College coaches were inherently interested in not only knowing what the player could do on the field but also, more importantly, showing genuine concern for the student athlete and their well-being off the field.

“They would actually reach out to us, ask for names and then go after it. There were not many camps. There weren’t these showcases. So, it was really up to the high school coach to really go out and promote his players,” explained Mazzei, a member of the Beverly High School Hall of Fame and the New England chapter of the National Lacrosse Hall of Fame. “The college coach really treated the guys like a person, and not a number of a scholarship. They really cared about how they were doing academically back in those days.”

As the game began to blossom around the region, high schools began implementing lacrosse programs in a hurry, around the same time that showcases and summer select leagues were providing additional developmental opportunities for players in the sport.

The talent pool began to get very deep and competition to obtain the region’s best players was beginning much earlier than sophomore or junior years of high school.

“I think I really saw the change in the late 1990s, but especially as we went into the 2000s,” said Mazzei, who coached for 33 seasons at Beverly, Malden Catholic and Saugus before retiring in 2014. “What happened was three things: first, Massachusetts had a boom in lacrosse. So, we have more teams. Second, we were starting to get more individual lacrosse players, guys that only played lacrosse. The third thing was that we started getting the camps.”


Through camps, club teams and all of the other development leagues, college coaches were able to have access to a more youthful portion of that talent. Soon, targeted kids in eighth and ninth grade were giving their verbal commitments to play at the college level.

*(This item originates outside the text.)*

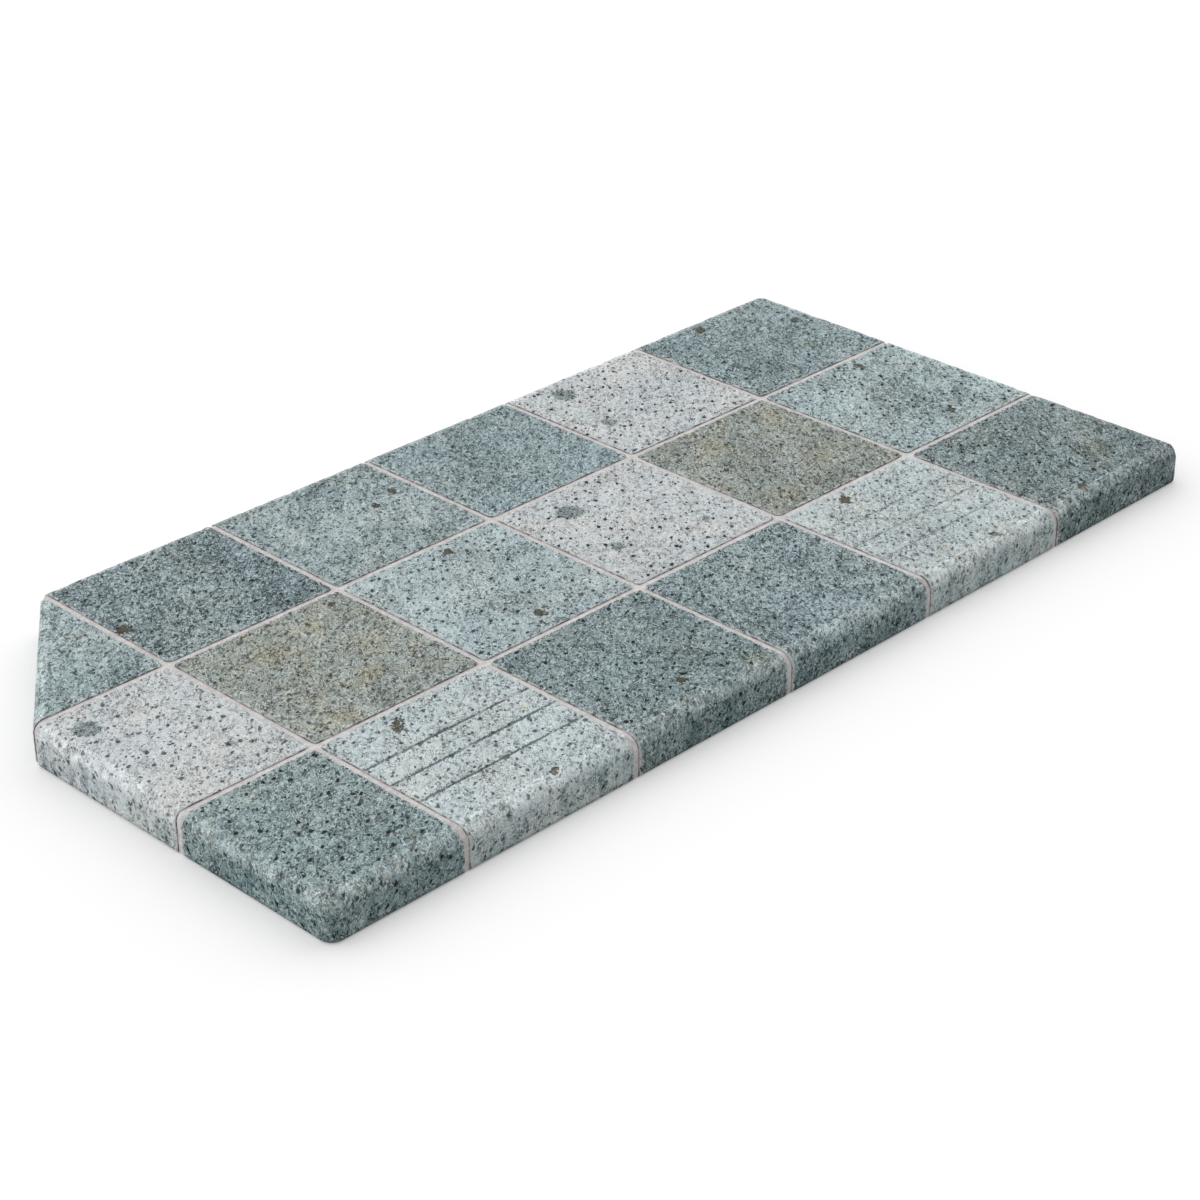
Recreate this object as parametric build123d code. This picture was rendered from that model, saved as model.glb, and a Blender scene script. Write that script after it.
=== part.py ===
from build123d import *
import os

# Porcelain stair tread with one cut corner. It is one fired slab whose top and edge
# faces are pressed into square fields, with grout in the grooves between the fields.
# +X runs along the tread, +Y from the nosing to the riser side and +Z up. The origin
# is the middle of the underside's bounding rectangle.

# Overall sizes, in millimetres
tread_length = 600.0
tread_depth = 300.0
tread_thickness = 21.0

# Fields and joints
field_face = 100.0  # side of a whole square field
left_field = 75.0  # width of the part fields in the first crosswise column
front_field = 96.0  # depth of the part fields in the row at the nosing
least_end_field = 40.0  # no joint lies nearer to the far ends than this
joint_width = 3.0
groove_depth = 3.0  # from the field faces to the floor of a groove
grout_recess = 0.9  # from the field faces down to the face of the grout
field_ease = 0.5  # bevel of the fields along the mouths of the grooves
crossing_radius = 2.5  # corners of the fields where two joints cross

# Edges
nosing_radius = 8.0  # top edge along the nosing
arris_radius = 5.0  # top edge along the ends, the cut corner and the riser side
corner_radius = 7.0  # upright edges
foot_radius = 2.0  # bottom edge, all round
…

“It was such an injustice to young kids and families. They want to get their claws into kids at an early age, before they even know what kind of kid he’s going to become,” said Adam, who has guided Newton North to three state championships in his tenure. “To tell the kids in eighth and ninth grade that, ‘We’re recruiting you,’ that sends a powerful message to a kid. It doesn’t help in terms of motivating them to get better.”

Seeing that nearly 50 percent of kids weren’t graduating from the schools that recruited them, things began to change.

In April 2017, the NCAA passed a “new early recruiting proposal,” which prohibits college coaches from communicating with any student-athlete prior to Sept. 1 of their junior year in high school.

“I think it’s a much, much better approach,” said Adam, who recently went through the process with his sons Bryce, a sophomore at Tufts, and Hunter, a freshman at Merrimack. “Then you get a kid that’s thought about college and where he wants to spend his four years after high school. You’re actually seeing a kid who is competing at a higher level as a more mature, developed athlete.”

Through the ever-changing frontier of the game’s recruiting process, somewhere along the way lacrosse blew up to a point that the governing bodies could not appropriately keep things in a proper perspective.

Now, however, with the new rules in place, things seemingly have settled into a more proper approach, which should allow the game to continue to blossom at both the high school and college levels.

“I think the delayed recruiting is much, much more beneficial to both the schools and, most importantly, to the kids,” Adam concluded.